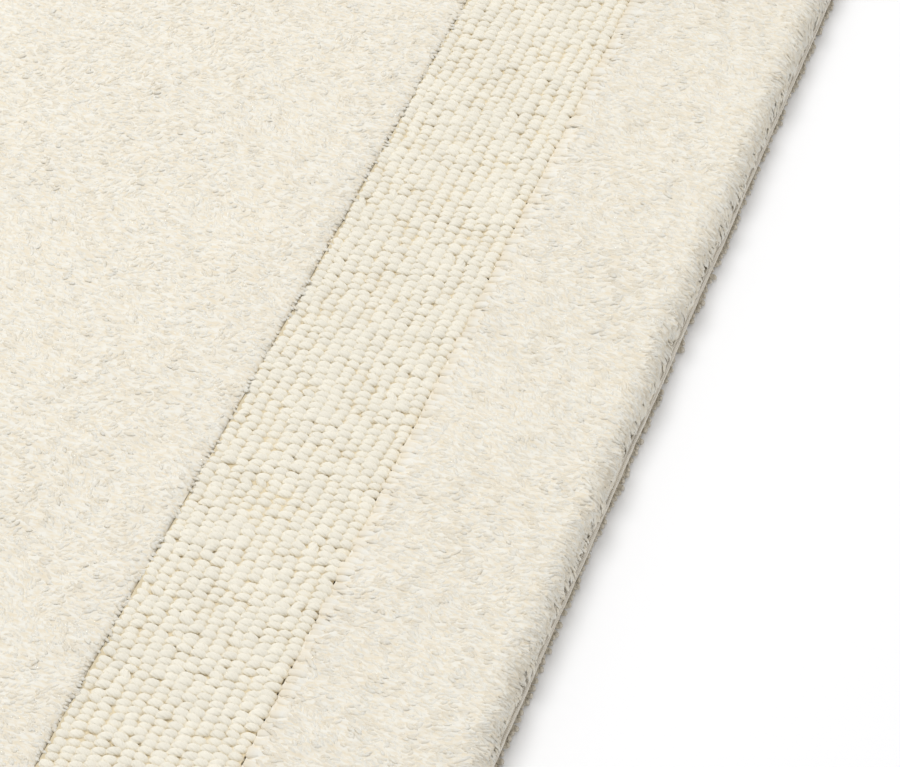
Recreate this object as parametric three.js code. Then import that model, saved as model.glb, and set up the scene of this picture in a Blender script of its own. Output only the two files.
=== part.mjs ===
// Tufted cotton bath mat. A woven ground cloth carries three areas of pile on its face: a centre
// field of cut pile, a lower band of loop pile around it, and a border of cut pile that rolls over
// the edge. The underside is covered by the small loops of the same yarns. The cloth's edge is
// turned into a rolled hem, held by one seam thread along each side.
// Millimetres, +Z up. The origin is the middle of the underside, so the mat lies on z = 0.

import * as THREE from 'three';

// Plan of the mat, measured across the outermost loops of the underside.
const MAT_WIDTH = 500;
const MAT_LENGTH = 800;
const CORNER_RADIUS = 14;
const PATTERN_CORNER_RADIUS = 4;
const CORNER_STEPS = 6;

// The face pattern, from the edge inwards.
const BORDER_WIDTH = 68;
const BAND_WIDTH = 56;

// Layers, from the floor up. Pieces that touch keep CLEARANCE between them.
const CLEARANCE = 0.3;
const REVERSE_LOOP_HEIGHT = 3.0;
const CLOTH_THICKNESS = 1.5;
const CUT_PILE_TOP = 17.0;
const LOOP_BAND_TOP = 15.5;

// The hem is a round roll of cloth just inside the outermost loops, with a thread beside it.
const HEM_INSET = 1.0;
const HEM_DIAMETER = 3.0;
const SEAM_THREAD_DIAMETER = 1.0;

// Rounding of the pile areas.
const SHOULDER_RADIUS = 8;
const PILE_EDGE_RADIUS = 3;
const LOOP_EDGE_RADIUS = 2;
const CURVE_STEPS = 5;
const ROUND_SIDES = 10;

const CLOTH_BOTTOM = REVERSE_LOOP_HEIGHT + CLEARANCE;
const CLOTH_TOP = CLOTH_BOTTOM + CLOTH_THICKNESS;
const PILE_BOTTOM = CLOTH_TOP + CLEARANCE;
const HEM_INNER_FACE = HEM_INSET + HEM_DIAMETER;
const CLOTH_INSET = HEM_INNER_FACE + CLEARANCE + SEAM_THREAD_DIAMETER + CLEARANCE;
const BAND_INSET = BORDER_WIDTH + CLEARANCE;
const CENTRE_INSET = BORDER_WIDTH + BAND_WIDTH;

const matt = (color, roughness) => new THREE.MeshStandardMaterial({ color, roughness, metalness: 0 });
const cutPile = () => matt(0xefe8d8, 0.95);
const loopPile = () => matt(0xe9dfc8, 0.9);
const cloth = () => matt(0xd9cdb4, 0.95);
const thread = () => matt(0xe4dac4, 0.8);

// Points of one corner's arc, counter-clockwise, at an inset from the mat's outline. Corner 0 is at
// +X +Y, and the others follow counter-clockwise.
function cornerArc(corner, inset, z) {
  const radius = Math.max(CORNER_RADIUS - inset, PATTERN_CORNER_RADIUS);
  const signX = corner === 0 || corner === 3 ? 1 : -1;
  const signY = corner < 2 ? 1 : -1;
  const centreX = signX * (MAT_WIDTH / 2 - inset - radius);
  const centreY = signY * (MAT_LENGTH / 2 - inset - radius);
  const points = [];
  for (let step = 0; step <= CORNER_STEPS; step += 1) {
    const angle = (corner + step / CORNER_STEPS) * Math.PI / 2;
    const x = centreX + radius * Math.cos(angle);
    const y = centreY + radius * Math.sin(angle);
    points.push(new THREE.Vector3(x, y, z));
  }
  return points;
}

// The mat's outline at an inset: a rounded rectangle, counter-clockwise.
function outline(inset, z) {
  return [0, 1, 2, 3].flatMap((corner) => cornerArc(corner, inset, z));
}

// Collects rings of points into one closed mesh with its faces pointing out.
class SolidBuilder {
  constructor() {
    this.positions = [];
    this.indices = [];
  }

  add(point) {
    this.positions.push(point.x, point.y, point.z);
    return this.positions.length / 3 - 1;
  }

  ring(points) {
    return points.map((point) => this.add(point));
  }

  // Skin between a ring and the next one; closed says whether the last point joins the first.
  skin(lower, upper, closed) {
    const count = lower.length;
    const last = closed ? count : count - 1;
    for (let index = 0; index < last; index += 1) {
      const next = (index + 1) % count;
      this.indices.push(lower[index], lower[next], upper[next]);
      this.indices.push(lower[index], upper[next], upper[index]);
    }
  }

  // Flat cap over a closed ring, as a fan from its middle.
  cap(ring, centre, reversed) {
    const middle = this.add(centre);
    ring.forEach((vertex, index) => {
      const next = ring[(index + 1) % ring.length];
      this.indices.push(middle, ...(reversed ? [next, vertex] : [vertex, next]));
    });
  }

  mesh(name, material) {
    const geometry = new THREE.BufferGeometry();
    geometry.setAttribute('position', new THREE.Float32BufferAttribute(this.positions, 3));
    geometry.setIndex(this.indices);
    geometry.computeVertexNormals();
    const mesh = new THREE.Mesh(geometry, material);
    mesh.name = name;
    return mesh;
  }
}

// A solid slab: the profile runs up its side, from the bottom face to the top face. The profile's
// x is the inset from the mat's outline and its y is the height.
function slab(name, profile, material) {
  const builder = new SolidBuilder();
  const rings = profile.map((point) => builder.ring(outline(point.x, point.y)));
  for (let level = 0; level + 1 < rings.length; level += 1) {
    builder.skin(rings[level], rings[level + 1], true);
  }
  builder.cap(rings[0], new THREE.Vector3(0, 0, profile[0].y), true);
  builder.cap(rings.at(-1), new THREE.Vector3(0, 0, profile.at(-1).y), false);
  return builder.mesh(name, material);
}

// A frame around the mat: the closed profile goes up its outer side and down its inner side.
function frame(name, profile, material) {
  const builder = new SolidBuilder();
  const rings = profile.map((point) => builder.ring(outline(point.x, point.y)));
  rings.forEach((ring, level) => builder.skin(ring, rings[(level + 1) % rings.length], true));
  return builder.mesh(name, material);
}

// A bar along the edge: the round section is swept along a run of the outline.
function edgeBar(name, section, run, material) {
  const builder = new SolidBuilder();
  const rings = section.map((point) => builder.ring(run(point.x, point.y)));
  rings.forEach((ring, side) => builder.skin(ring, rings[(side + 1) % rings.length], false));
  const centre = section.reduce((sum, point) => sum.add(point), new THREE.Vector2());
  centre.divideScalar(section.length);
  const middles = run(centre.x, centre.y);
  builder.cap(rings.map((ring) => ring[0]), middles[0], false);
  builder.cap(rings.map((ring) => ring.at(-1)), middles.at(-1), true);
  return builder.mesh(name, material);
}

// Round section, in inset and height, going up on its outer side.
function roundSection(inset, z, diameter) {
  const points = [];
  for (let side = 0; side < ROUND_SIDES; side += 1) {
    const angle = 2 * Math.PI * side / ROUND_SIDES;
    points.push(new THREE.Vector2(
      inset - diameter / 2 * Math.cos(angle),
      z + diameter / 2 * Math.sin(angle),
    ));
  }
  return points;
}

// A long side's hem turns both of its corners.
function longRun(firstCorner) {
  const secondCorner = (firstCorner + 1) % 4;
  return (inset, z) => [...cornerArc(firstCorner, inset, z), ...cornerArc(secondCorner, inset, z)];
}

// A short side's hem runs straight between the long ones.
function shortRun(side) {
  const halfRun = MAT_WIDTH / 2 - CORNER_RADIUS - CLEARANCE;
  return (inset, z) => {
    const y = side * (MAT_LENGTH / 2 - inset);
    return [new THREE.Vector3(side * halfRun, y, z), new THREE.Vector3(-side * halfRun, y, z)];
  };
}

function reverseLoops() {
  const middle = REVERSE_LOOP_HEIGHT / 2;
  const flatInset = REVERSE_LOOP_HEIGHT / 4;
  const side = new THREE.Path();
  side.moveTo(flatInset, 0);
  side.quadraticCurveTo(0, 0, 0, middle);
  side.quadraticCurveTo(0, REVERSE_LOOP_HEIGHT, flatInset, REVERSE_LOOP_HEIGHT);
  return slab('reverse_loops', side.getPoints(CURVE_STEPS), loopPile());
}

function groundCloth() {
  const side = [new THREE.Vector2(CLOTH_INSET, CLOTH_BOTTOM), new THREE.Vector2(CLOTH_INSET, CLOTH_TOP)];
  return slab('ground_cloth', side, cloth());
}

function centreCutPile() {
  const side = new THREE.Path();
  side.moveTo(CENTRE_INSET, PILE_BOTTOM);
  side.lineTo(CENTRE_INSET, CUT_PILE_TOP - PILE_EDGE_RADIUS);
  side.quadraticCurveTo(CENTRE_INSET, CUT_PILE_TOP, CENTRE_INSET + PILE_EDGE_RADIUS, CUT_PILE_TOP);
  return slab('centre_cut_pile', side.getPoints(CURVE_STEPS), cutPile());
}

function loopBand() {
  const inner = CENTRE_INSET - CLEARANCE;
  const section = new THREE.Path();
  section.moveTo(BAND_INSET, PILE_BOTTOM);
  section.lineTo(BAND_INSET, LOOP_BAND_TOP - LOOP_EDGE_RADIUS);
  section.quadraticCurveTo(BAND_INSET, LOOP_BAND_TOP, BAND_INSET + LOOP_EDGE_RADIUS, LOOP_BAND_TOP);
  section.lineTo(inner - LOOP_EDGE_RADIUS, LOOP_BAND_TOP);
  section.quadraticCurveTo(inner, LOOP_BAND_TOP, inner, LOOP_BAND_TOP - LOOP_EDGE_RADIUS);
  section.lineTo(inner, PILE_BOTTOM);
  return frame('loop_band', section.getPoints(CURVE_STEPS), loopPile());
}

// The border's outer side bulges over the hem roll and ends in a round shoulder.
function borderCutPile() {
  const hemTop = CLOTH_BOTTOM + HEM_DIAMETER + CLEARANCE;
  const foot = HEM_INNER_FACE + CLEARANCE;
  const section = new THREE.Path();
  section.moveTo(foot, PILE_BOTTOM);
  section.lineTo(foot, hemTop);
  section.lineTo(HEM_INSET + CLEARANCE, hemTop);
  section.lineTo(HEM_INSET, CUT_PILE_TOP - SHOULDER_RADIUS);
  section.quadraticCurveTo(HEM_INSET, CUT_PILE_TOP, HEM_INSET + SHOULDER_RADIUS, CUT_PILE_TOP);
  section.lineTo(BORDER_WIDTH - PILE_EDGE_RADIUS, CUT_PILE_TOP);
  section.quadraticCurveTo(BORDER_WIDTH, CUT_PILE_TOP, BORDER_WIDTH, CUT_PILE_TOP - PILE_EDGE_RADIUS);
  section.lineTo(BORDER_WIDTH, PILE_BOTTOM);
  return frame('border_cut_pile', section.getPoints(CURVE_STEPS), cutPile());
}

const EDGE_RUNS = {
  right: longRun(3),
  back: shortRun(1),
  left: longRun(1),
  front: shortRun(-1),
};

function hems() {
  const radius = HEM_DIAMETER / 2;
  const section = roundSection(HEM_INSET + radius, CLOTH_BOTTOM + radius, HEM_DIAMETER);
  const bar = ([side, run]) => edgeBar(`hem_${side}`, section, run, cloth());
  return Object.entries(EDGE_RUNS).map(bar);
}

function seamThreads() {
  const inset = HEM_INNER_FACE + CLEARANCE + SEAM_THREAD_DIAMETER / 2;
  const section = roundSection(inset, CLOTH_BOTTOM + CLOTH_THICKNESS / 2, SEAM_THREAD_DIAMETER);
  const bar = ([side, run]) => edgeBar(`seam_${side}`, section, run, thread());
  return Object.entries(EDGE_RUNS).map(bar);
}

const bathMat = new THREE.Group();
bathMat.name = 'bath_mat';
bathMat.add(reverseLoops(), groundCloth(), centreCutPile(), loopBand(), borderCutPile());
bathMat.add(...hems(), ...seamThreads());

export default bathMat;
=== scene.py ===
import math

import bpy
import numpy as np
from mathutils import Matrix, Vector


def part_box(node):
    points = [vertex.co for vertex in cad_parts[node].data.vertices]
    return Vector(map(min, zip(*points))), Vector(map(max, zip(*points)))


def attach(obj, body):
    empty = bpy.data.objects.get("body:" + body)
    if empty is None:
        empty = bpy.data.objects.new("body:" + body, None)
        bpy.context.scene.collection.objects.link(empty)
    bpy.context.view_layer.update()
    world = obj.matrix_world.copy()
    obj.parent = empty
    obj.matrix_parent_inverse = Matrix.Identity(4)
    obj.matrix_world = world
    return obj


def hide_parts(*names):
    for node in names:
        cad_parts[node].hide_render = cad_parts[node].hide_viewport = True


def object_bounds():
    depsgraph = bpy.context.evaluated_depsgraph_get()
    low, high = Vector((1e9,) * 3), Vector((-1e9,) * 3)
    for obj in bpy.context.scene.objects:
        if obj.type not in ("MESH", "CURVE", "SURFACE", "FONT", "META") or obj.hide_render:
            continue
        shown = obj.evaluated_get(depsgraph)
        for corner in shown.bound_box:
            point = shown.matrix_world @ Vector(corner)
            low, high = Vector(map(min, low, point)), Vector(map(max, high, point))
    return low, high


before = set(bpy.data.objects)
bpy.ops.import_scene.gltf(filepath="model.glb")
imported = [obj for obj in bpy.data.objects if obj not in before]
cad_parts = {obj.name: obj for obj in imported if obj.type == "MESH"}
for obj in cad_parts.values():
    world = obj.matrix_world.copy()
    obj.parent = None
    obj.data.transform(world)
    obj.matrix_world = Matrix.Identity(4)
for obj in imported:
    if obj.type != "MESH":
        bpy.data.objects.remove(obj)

# A tufted cotton bath mat, lying flat. Every tuft of the cut pile and every loop of the band is
# modelled, on the rows of stitches that a tufting machine sews. The underside has loops too, but
# fewer and thicker ones. All measures are in metres.

CAD_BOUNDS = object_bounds()
MM = 0.001
RNG = np.random.default_rng(20)

# The boxes of the CAD solids, which place every part of the mat.
REVERSE_LOW, REVERSE_HIGH = (np.array(corner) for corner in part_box("reverse_loops"))
CLOTH_LOW, CLOTH_HIGH = (np.array(corner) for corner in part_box("ground_cloth"))
BORDER_LOW, BORDER_HIGH = (np.array(corner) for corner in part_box("border_cut_pile"))
BAND_LOW, BAND_HIGH = (np.array(corner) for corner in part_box("loop_band"))
CENTRE_LOW, CENTRE_HIGH = (np.array(corner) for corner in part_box("centre_cut_pile"))
HEM_LOW, HEM_HIGH = (np.array(corner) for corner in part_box("hem_right"))
SEAM_LOW, SEAM_HIGH = (np.array(corner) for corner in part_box("seam_right"))

# The mat's outline has round corners, which the hems of its long sides turn.
SIDES = ("right", "back", "left", "front")
LONG_SIDES = ("right", "left")
CORNER_RADIUS = REVERSE_HIGH[0] - HEM_LOW[0]
HEM_RADIUS = (HEM_HIGH[2] - HEM_LOW[2]) / 2
SEAM_RADIUS = (SEAM_HIGH[2] - SEAM_LOW[2]) / 2

# The yarn and its stitches.
BAND_WIDTH = BAND_HIGH[0] - CENTRE_HIGH[0]
BAND_ROWS = 13
ROW_PITCH = BAND_WIDTH / BAND_ROWS
STITCH_PITCH = 2.6 * MM
YARN_RADIUS = 1.36 * MM
PLIES_PER_TUFT = 5

# The pile and the loops are split so that none of their pieces has more triangles than this.
MAX_PIECE_TRIANGLES = 190000


# ---------------------------------------------------------------- small helpers

def soft_noise(cell, rng):
    """A function of x and y whose values, from -1 to 1, change softly over a distance of cell."""
    reach = CAD_BOUNDS[1][1] + 50 * MM
    values = rng.uniform(-1, 1, (int(2 * reach / cell) + 3,) * 2)

    def at(x, y):
        u, v = (x + reach) / cell, (y + reach) / cell
        i, j = u.astype(int), v.astype(int)
        s, t = u - i, v - j
        s, t = s * s * (3 - 2 * s), t * t * (3 - 2 * t)
        near = values[i, j] * (1 - s) + values[i + 1, j] * s
        far = values[i, j + 1] * (1 - s) + values[i + 1, j + 1] * s
        return near * (1 - t) + far * t

    return at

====

■ EXERCISE:
Go through the listing above line by line and say how many lines hold the word "node". Reply with that number only.

■ SOLUTION TO THE EXERCISE:
4